Written by Swedish producer/songwriters Kristian Lundin and Andreas Carlsson, “Everyone” was featured on the Backstreet Boy’s 2000 album Black & Blue. Rolling Stone critic Barry Walters described the song as “a celebration of the [group] and the power of their audience.” The album was hugely successful, selling over 5 million copies in its first week of sales.

The tune remains in C minor until shifting up a step to D minor for the final chorus at 2:33.

Jacob Collier (feat. Lizzy McAlpine + John Mayer) | Never Gonna Be Alone

“For ‘Never Gonna Be Alone,’ his first single since the award-winning Djesse Vol. 3, Jacob Collier enlisted the help of Lizzy McAlpine and John Mayer to create a celestial soundscape that spans the depths of isolation, loss and memory,” (NPR).

“There’s much to experience over the course of this one multifaceted and emotional song. ‘It speaks to my experience of the world as a hugely beautiful and fragile place,’ Collier writes in a press statement, adding that the song ‘has helped me process some of the grief I think we’re all feeling for our pasts and futures, in a myriad of different ways.'”

From the video description on Collier’s YouTube channel: “After eighteen months of FaceTime and virtual collaboration, we got to play this song in real life! Performed live at Lizzy’s show at the Troubadour on October 7th 2022.” After a few verses and choruses in C major, 2:21 brings a masterful but understated guitar solo from Mayer. At 3:02, the end of the solo intersects with a few chords outside the key, but the overarching key is unchanged. McAlpine’s crystalline soprano leads a soft-spoken mid-phrase modulation up a half-step to Db major at 3:19.

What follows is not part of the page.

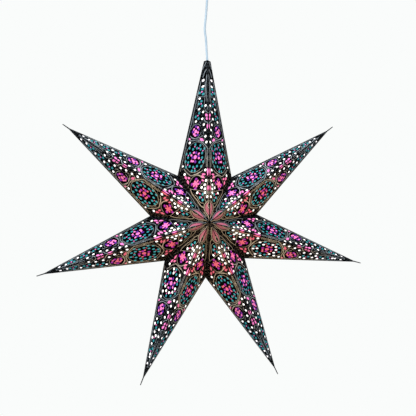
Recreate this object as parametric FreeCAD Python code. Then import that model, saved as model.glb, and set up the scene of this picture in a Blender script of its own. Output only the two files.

Dakota Moon | Looking For a Place to Land

“Dakota Moon is an unusual urban R&B group, one that’s equally influenced by Boyz II Men and ’70s soft rock, such as Eric Clapton and James Taylor … The quartet met at a recording session in Los Angeles for producers Andrew Logan and Mike More. The musicians had such a chemistry that they decided to form a band,” (AllMusic). ” … Before they made their debut album, they toured as Tina Turner’s opening act in 1997. By the end of the year, they had recorded their debut … the resulting record, entitled Dakota Moon, was released in April 1998.”

A Place to Land (2002), the band’s second release, features a “somewhat uncanny synthesis of early-2000s urban pop and ’70s soft rock. The album-opening title track (sounds) like half Backstreet Boys and half Eagles.”

“Looking For a Place to Land” certainly does inhabit territory somewhere between pop, rock, and r&b — with even a few brief country touches thrown into the mix. The verses feature several singers taking turns on lead; the choruses are a mix of vocalists combining for richly stacked vocal harmonies. A short drum break hits the re-set button before a half-step modulation kicks in at 2:49.